Percentage-wise, approximately how many species of flowers close up at night? Is there a list anywhere?

ANSWER:

Mr. Smarty Plants would very much like to give you an exact number, a ball-park estimate, or even a swing-in-the-dark guess, but we really don't know of the information you're requesting having ever been collected and compiled anywhere. Are you up to the challenge? If we had to characterize its commonness, we would say that the number of species exhibiting nyctinastic flower response (closing at night) is a small percentage of the total number of flowering plant species, but an impressive number nevertheless.

Nastic movements are relatively rapid movements of plant parts (most often leaves and flower parts) in response to an external stimulus, but independent of direction.

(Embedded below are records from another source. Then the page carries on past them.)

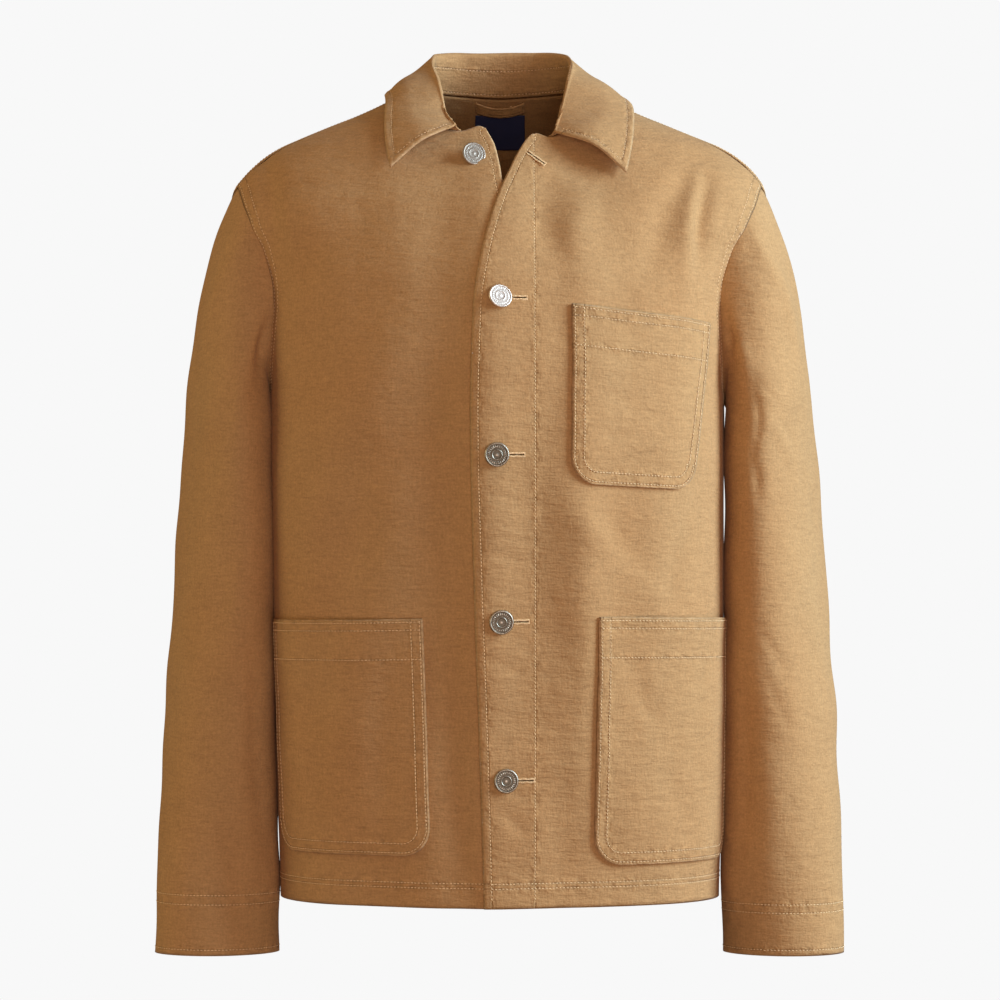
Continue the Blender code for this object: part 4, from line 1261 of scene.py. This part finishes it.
class Pocket:
    """A patch pocket's form: metres across from its inner side and up from its bottom."""

    UP, OVER = 80, 100  # points of the grid that its angles and heights are read from

    def __init__(self, row):
        self.name, self.side = row[0], row[1]
        r = dict(zip(POCKET_COLUMNS, row))
        self.radius = r["radius"]
        v = np.linspace(0.0, 1.0, self.UP)[:, None]
        p = np.linspace(0.0, 1.0, self.OVER)[None, :]
        inner = r["in_low"] + (r["in_top"] - r["in_low"]) * v
        outer = r["out_low"] + (r["out_top"] - r["out_low"]) * v
        z_in = r["in_low_z"] + (r["in_top_z"] - r["in_low_z"]) * v
        z_out = r["out_low_z"] + (r["out_top_z"] - r["out_low_z"]) * v
        angle = self.side * (inner + (outer - inner) * p)
        z = z_in + (z_out - z_in) * p
        self.angle, self.z, _ = even_rows(angle, z, 0.0 * angle, self.OVER)
        path = body_point(self.angle, self.z)
        self.widths = np.linalg.norm(np.diff(path, axis=1), axis=-1).sum(axis=1)
        self.height = float(np.linalg.norm(np.diff(path[:, self.OVER // 2], axis=0), axis=-1).sum())

    def width(self, h):
        return np.interp(h / self.height, np.linspace(0.0, 1.0, self.UP), self.widths)

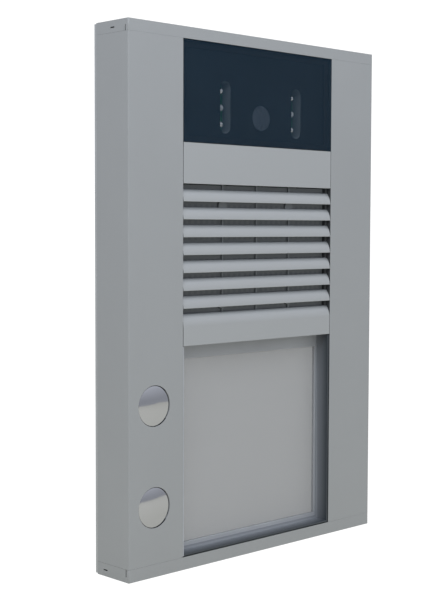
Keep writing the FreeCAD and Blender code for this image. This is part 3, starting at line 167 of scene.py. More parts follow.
class Bench:
    """Blender's own modelling operators, wrapped so that each works on one piece alone."""

    @staticmethod
    def take(piece: Piece) -> None:
        """Select one piece and nothing else."""
        bpy.ops.object.select_all(action="DESELECT")
        piece.select_set(True)
        bpy.context.view_layer.objects.active = piece

    @staticmethod
    def name_new(name: str) -> Piece:
        """Name the primitive that was just added and settle its place into its mesh.

        Args:
            name: The piece's name.

        Returns:
            The piece.
        """
        piece = bpy.context.object
        piece.name = piece.data.name = name
        bpy.ops.object.transform_apply(location=True, rotation=True, scale=True)
        return piece

    @classmethod
    def block(cls, name: str, low: Sequence[float], high: Sequence[float]) -> Piece:
        """Add a block between two corners.

        Args:
            name: The piece's name.
            low: Lowest corner.
            high: Highest corner.

        Returns:
            The block, at the origin with its place in its mesh.
        """
        span = Span(Vector(low), Vector(high))
        bpy.ops.object.select_all(action="DESELECT")
        bpy.ops.mesh.primitive_cube_add(size=1, location=span.middle, scale=span.size)
        return cls.name_new(name)

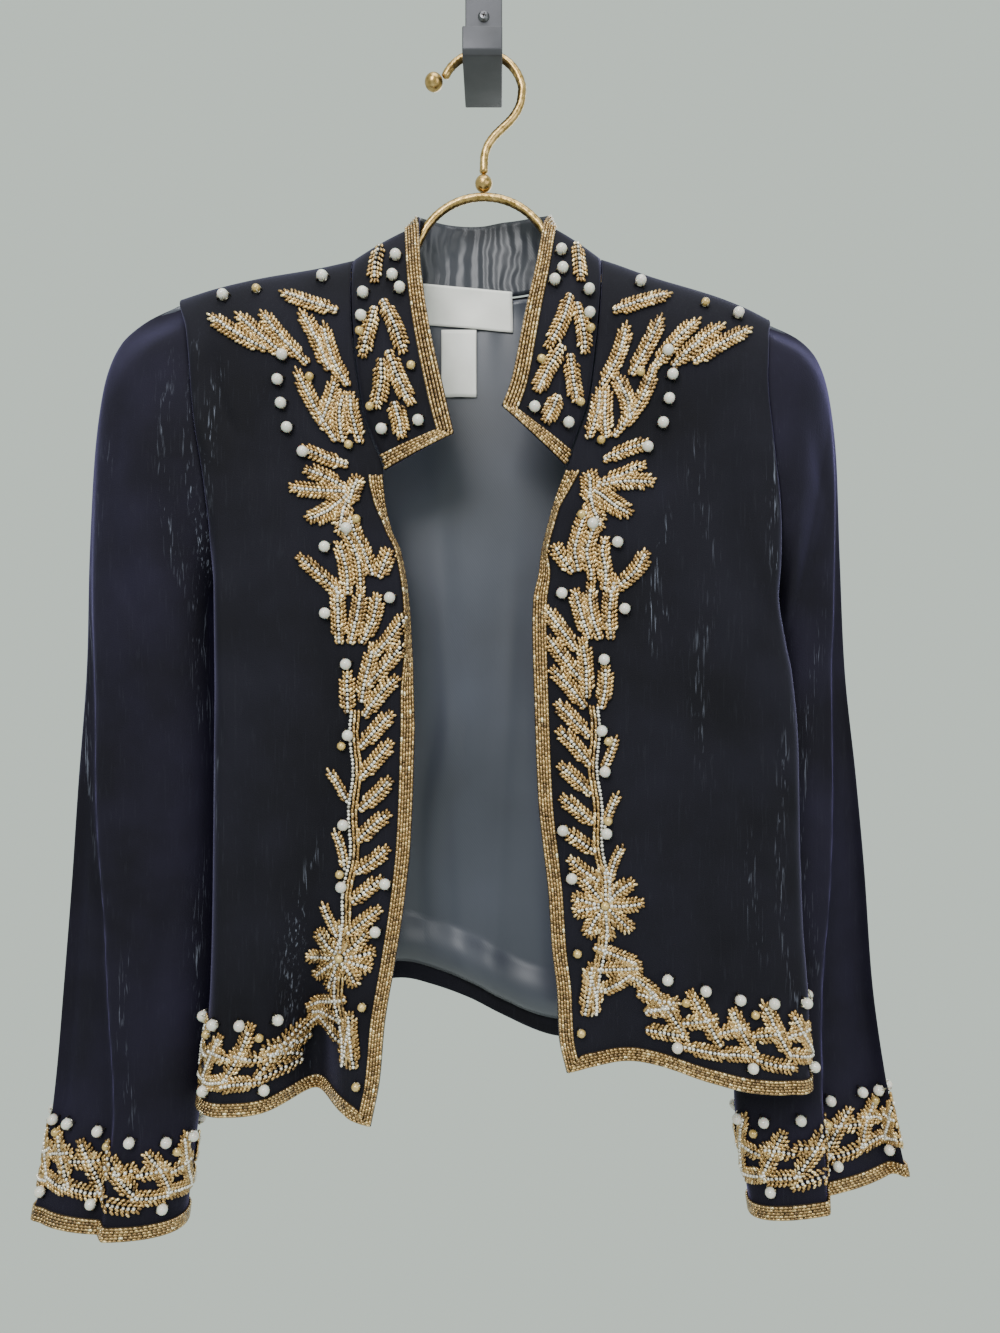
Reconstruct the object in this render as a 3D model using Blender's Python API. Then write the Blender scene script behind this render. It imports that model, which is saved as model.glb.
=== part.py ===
"""A cropped evening blazer of beaded velvet on a metal hanger and a wall hook.

Run with: blender --background --python part.py

Sizes are millimetres here and metres in the meshes. The origin is the centre of the wall
hook's back face, +X is the wearer's left, -Y is the way the jacket faces and +Z is up.
"down" is a depth below the origin, and "out" is a distance from the middle towards one side.

Every cloth piece is a surface worked out from short tables. Its wall has an outer face that
carries the raised beadwork, and a plain inner face.
"""
import math

import bmesh
import bpy
import numpy as np
from mathutils import Matrix, Vector
from mathutils.geometry import delaunay_2d_cdt

MM = 0.001
SEAM_GAP = 0.3
SHELL_WALL = 1.6
COLLAR_WALL = 2.0
LINING_WALL = 1.3
LINING_GAP = 2.2
LABEL_GAP = 0.8
LABEL_WALL = 1.0
TRIM_WALL = 1.9
TRIM_WIDTH = 9.5
TRIM_CLEAR = 2.0
CUFF_TRIM_GAP = 0.45
CAP_GAP = 0.5

RIDGE_Y = -42.0
FRONT_Y = -86.0
BACK_Y = -14.0
FRONT_ROLL = 60.0
BACK_ROLL = 48.0
NECK_DOWN = 170.0
NECK_DIP = 15.0
EDGE_ROLL = 11.0
RIDGE_GAP = 0.35
SIDE_GAP = 0.4
ROLL_ROWS = (1.5, 7.0, 18.0, 36.0)

LEAF_HEIGHT = 2.3
PEARL_HEIGHT = 5.6
LEAF_WIDTH = 9.0
RAISED_LENGTH = 25.8
PEARL_RADIUS = 4.0
HANDWORK_TURN = 5.0
HANDWORK_LENGTH = 0.05
BEAD_EDGE_CLEAR = 1.6
BEAD_CLEAR = 1.5
ROW_CLEAR = 3.5
GRID_CLEAR = 6.0
INNER_SPACING = 1.4

RIGHT = -1
LEFT = 1


class Table:
    """Rows of named columns, read at any key on a smooth curve that never overshoots a row."""

    def __init__(self, names, rows):
        data = np.array(rows, dtype=float)
        self.keys = data[:, 0]
        self.columns = {name: data[:, i + 1] for i, name in enumerate(names)}
        self.slopes = {name: self.find_slopes(col) for name, col in self.columns.items()}

    def find_slopes(self, column):
        steps = np.diff(column) / np.diff(self.keys)
        slopes = np.concatenate([steps[:1], (steps[:-1] + steps[1:]) / 2, steps[-1:]])
        for i in range(1, len(column) - 1):
            before, after = steps[i - 1], steps[i]
            if before * after <= 0:
                slopes[i] = 0.0
            else:
                slopes[i] = 2 * before * after / (before + after)
        return slopes

    def at(self, name, key):
        keys = self.keys
        key = np.clip(key, keys[0], keys[-1])
        i = np.clip(np.searchsorted(keys, key, side="right") - 1, 0, len(keys) - 2)
        span = keys[i + 1] - keys[i]
        t = (key - keys[i]) / span
        col, slope = self.columns[name], self.slopes[name]
        start = col[i] * (1 + 2 * t) * (1 - t) ** 2 + slope[i] * span * t * (1 - t) ** 2
        end = col[i + 1] * t * t * (3 - 2 * t) + slope[i + 1] * span * t * t * (t - 1)
        return start + end


# The line of each shoulder, read outwards from the neck point.
SHOULDER = {
    RIGHT: Table(["down"], [(0, 150), (88, 170), (113, 175.5), (151, 182), (180, 188.7), (206, 197)]),
    LEFT: Table(["down"], [(0, 150), (80, 169), (115, 181), (158, 194), (177, 201.4), (196, 211)]),
}
SHOULDER_OUT = {RIGHT: 206.0, LEFT: 196.0}
SHOULDER_DOWN = {RIGHT: 197.0, LEFT: 211.0}
NECK_OUT = {RIGHT: 88.0, LEFT: 81.0}
UNDERARM_DOWN = {RIGHT: 402.0, LEFT: 402.0}
NOTCH_DOWN = {RIGHT: 322.0, LEFT: 319.0}
HEM_CORNER_DOWN = {RIGHT: 747.0, LEFT: 712.5}

# Neck edge, then front edge, of each front. roll is how far the edge turns back, in degrees.
EDGE = {
    RIGHT: Table(
        ["out", "roll"],
        [
            (170, 88, 0), (206, 86, 0), (236, 84, 0), (276, 79, 0), (300, 72, 0),
            (322, 64, 0), (340, 64, 40), (359, 61, 72), (373, 55, 76), (401, 50, 76),
            (440, 47, 62), (464, 45, 30), (487, 43.5, 8), (516, 44, 0), (563, 46, 0),
            (601, 50, 0), (640, 56, 0), (682, 63, 0), (716, 66, 0), (747, 72, 0),
        ],
    ),
    LEFT: Table(
        ["out", "roll"],
        [
            (170, 81, 0), (206, 78, 0), (239, 75, 0), (276, 70, 0), (300, 62, 0),
            (319, 55, 0), (331, 51, 30), (347, 47, 66), (371, 41, 70), (388, 38, 40),
            (405, 33.5, 10), (420, 32.7, 0), (470, 34, 0), (535, 36.6, 0), (568, 40, 0),
            (594, 43, 0), (632, 45.5, 0), (659, 48.7, 0), (689, 50.2, 0), (713, 55.4, 0),
        ],
    ),
}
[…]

Nastic movements are distinguished from tropic movements (phototropism, gravitropism, etc.) which cause a directional response either toward or away from the stimulus.

Some examples of nastic movements include nyctinasty, which is night- or circadian-induced, thigmonasty or haptonasty, which is touch-induced, hydronasty which is humidity-induced, seismonasty, which is shaking- or vibration-induced, and thermonasty, which is temperature-induced. By the way, Mr. Smarty Plants proposes the term hydronasty be changed to hygronasty since the Greek root, hygro- specifically refers to humidity.

Much is known about the mechanism of nastic movements (how plants actually go about moving their plant parts) and about the causal stimuli. What really remains a mystery is why certain plants exhibit these responses at all. Theories abound, but it seems that all of the theories have shortcomings and there probably isn't a one-size-fits-all rationale for the various responses observed. Many plants exhibit nastic responses to an entire suite of stimuli.

While it is natural to assume that nyctinastic responses are immediate reactions to darkness, experiments have shown that plants will continue making nyctinastic movements at about the same time each day in continuous light or continuous dark conditions. Thus, the response is circadian in nature. After several days of either 24-hour light or 24-hour darkness conditions the effect will diminish. Nyctinastic movements often have a temperature-related (thermonastic) component.